**Work required:** Please output only the lines that run from the line containing "obj.matrix_world = world" through the end of the material below, exactly.
# # # # #
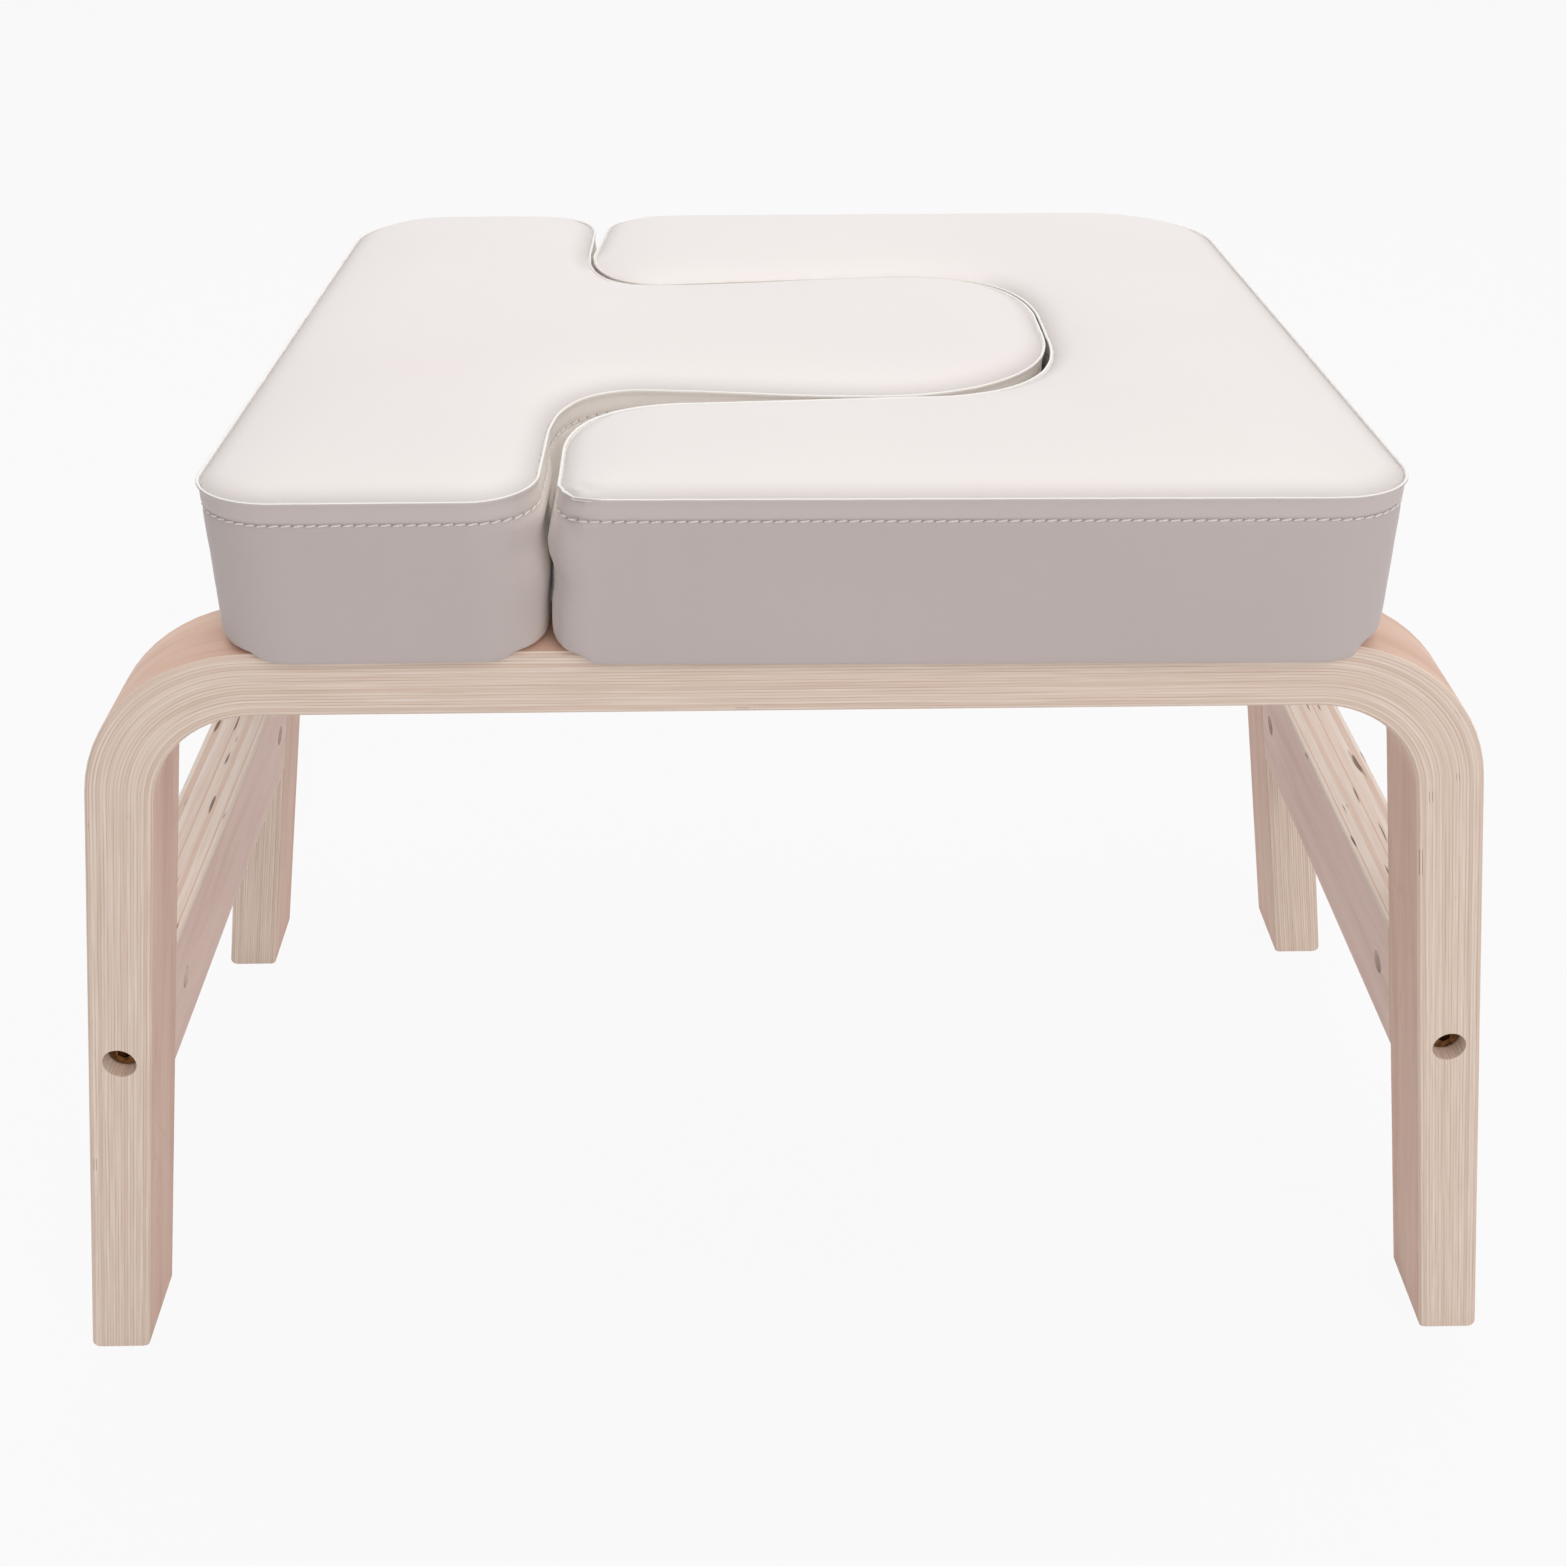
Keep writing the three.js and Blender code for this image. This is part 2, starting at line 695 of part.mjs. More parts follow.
function washer() {
  const hole = boltDiameter / 2 + seatGap;
  const edge = washerDiameter / 2;
  return revolve([
    [hole, 0],
    [edge, 0],
    [edge, washerThickness],
    [hole, washerThickness],
    [hole, 0],
  ]).rotateX(Math.PI / 2);
}

const recessFloor = boardTop - teeFlangeThickness - seatGap;
upholster(
  shoulderPad,
  'shoulder_pad',
  shoulderLoop(),
  [
    ...railHoles(padBoltPlaces, teeBarrelDiameter + 2 * seatGap, boardBase - overrun, boardTop),
    ...railHoles(padBoltPlaces, teeFlangeDiameter + 2 * seatGap, recessFloor, boardTop + overrun),
  ],
  railHoles(padBoltPlaces, boltHoleDiameter + clothHoleSpare, clothBase - overrun, coverBase + overrun),
);

const washerBase = railUnderside - seatGap - washerThickness;
padBoltPlaces.forEach((x, order) => {
  for (const [endName, end] of endNames) {
    const label = `${endName}_${order + 1}`;
    const y = end * halfSpacing;
    const bolt = socketBolt(
      padBoltHeadDiameter,
      padBoltHeadHeight,
      padBoltLength,
      padSocketAcross,
      padSocketDepth,
    );
    add(shoulderPad, `pad_bolt_${label}`, bolt, finishes.zinc, [x, y, washerBase - seatGap]);
    add(shoulderPad, `pad_washer_${label}`, washer(), finishes.zinc, [x, y, washerBase]);
    add(shoulderPad, `tee_nut_${label}`, teeNut(), finishes.zinc, [x, y, boardTop]);
  }
});

// Insert, held in place by dowels that drop into the rails

function dowel() {
  const radius = dowelDiameter / 2;
  const bottom = frameHeight - dowelDrop;
  const top = boardTop - seatGap;
  return revolve([
    [0, bottom],
    [radius - dowelChamfer, bottom],
    [radius, bottom + dowelChamfer],
    [radius, top],
    [0, top],
  ]).rotateX(Math.PI / 2);
}

const dowelHole = dowelDiameter + 2 * seatGap;
upholster(
  insertPad,
  'insert',
  insertLoop(),
  railHoles(dowelPlaces, dowelHole, boardBase - overrun, boardTop + overrun),
  railHoles(dowelPlaces, dowelHole + clothHoleSpare, clothBase - overrun, coverBase + overrun),
);

dowelPlaces.forEach((x, order) => {
  for (const [endName, end] of endNames) {
    add(insertPad, `dowel_${endName}_${order + 1}`, dowel(), finishes.beech, [x, end * halfSpacing, 0]);
  }
});

export default stool;
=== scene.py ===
import math

import bmesh
import bpy
import numpy as np
from mathutils import Euler, Matrix, Vector, kdtree, noise
from mathutils.geometry import delaunay_2d_cdt, interpolate_bezier


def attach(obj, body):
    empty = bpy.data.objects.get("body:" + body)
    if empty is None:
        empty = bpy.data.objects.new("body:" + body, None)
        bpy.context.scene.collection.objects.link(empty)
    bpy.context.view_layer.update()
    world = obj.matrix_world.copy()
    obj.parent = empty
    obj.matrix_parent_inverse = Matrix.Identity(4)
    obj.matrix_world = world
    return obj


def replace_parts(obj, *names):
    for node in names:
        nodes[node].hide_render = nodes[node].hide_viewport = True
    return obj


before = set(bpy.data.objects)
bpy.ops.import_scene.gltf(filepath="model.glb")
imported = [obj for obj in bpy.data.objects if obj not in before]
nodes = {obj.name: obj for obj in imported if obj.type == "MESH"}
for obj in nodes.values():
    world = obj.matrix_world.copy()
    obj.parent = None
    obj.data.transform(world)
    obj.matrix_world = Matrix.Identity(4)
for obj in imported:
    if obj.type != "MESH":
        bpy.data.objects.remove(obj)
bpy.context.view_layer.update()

MM = 0.001

# Bent frames, as in the part's source
LEG_SPLAY = math.radians(9.8)
STRIP_THICKNESS = 25 * MM
BEND_RADIUS = 68 * MM
BEND_HEIGHT = 280 * MM
HALF_FOOT_SPAN = 310 * MM
BEND_REACH = HALF_FOOT_SPAN - BEND_HEIGHT * math.tan(LEG_SPLAY) - BEND_RADIUS / math.cos(LEG_SPLAY)

# Pads, in millimetres, as in the part's source
PAD_LEFT, PAD_RIGHT, HALF_DEPTH = -200, 210, 168
SEAM_HEIGHT, COVER_BASE = 408, 349.3
CROWN_HEIGHT, CROWN_REACH = 10, 18
TOP_INSET = 13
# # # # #
**Worked solution:**
    obj.matrix_world = world
    return obj


def replace_parts(obj, *names):
    for node in names:
        nodes[node].hide_render = nodes[node].hide_viewport = True
    return obj


before = set(bpy.data.objects)
bpy.ops.import_scene.gltf(filepath="model.glb")
imported = [obj for obj in bpy.data.objects if obj not in before]
nodes = {obj.name: obj for obj in imported if obj.type == "MESH"}
for obj in nodes.values():
    world = obj.matrix_world.copy()
    obj.parent = None
    obj.data.transform(world)
    obj.matrix_world = Matrix.Identity(4)
for obj in imported:
    if obj.type != "MESH":
        bpy.data.objects.remove(obj)
bpy.context.view_layer.update()

MM = 0.001

# Bent frames, as in the part's source
LEG_SPLAY = math.radians(9.8)
STRIP_THICKNESS = 25 * MM
BEND_RADIUS = 68 * MM
BEND_HEIGHT = 280 * MM
HALF_FOOT_SPAN = 310 * MM
BEND_REACH = HALF_FOOT_SPAN - BEND_HEIGHT * math.tan(LEG_SPLAY) - BEND_RADIUS / math.cos(LEG_SPLAY)

# Pads, in millimetres, as in the part's source
PAD_LEFT, PAD_RIGHT, HALF_DEPTH = -200, 210, 168
SEAM_HEIGHT, COVER_BASE = 408, 349.3
CROWN_HEIGHT, CROWN_REACH = 10, 18
TOP_INSET = 13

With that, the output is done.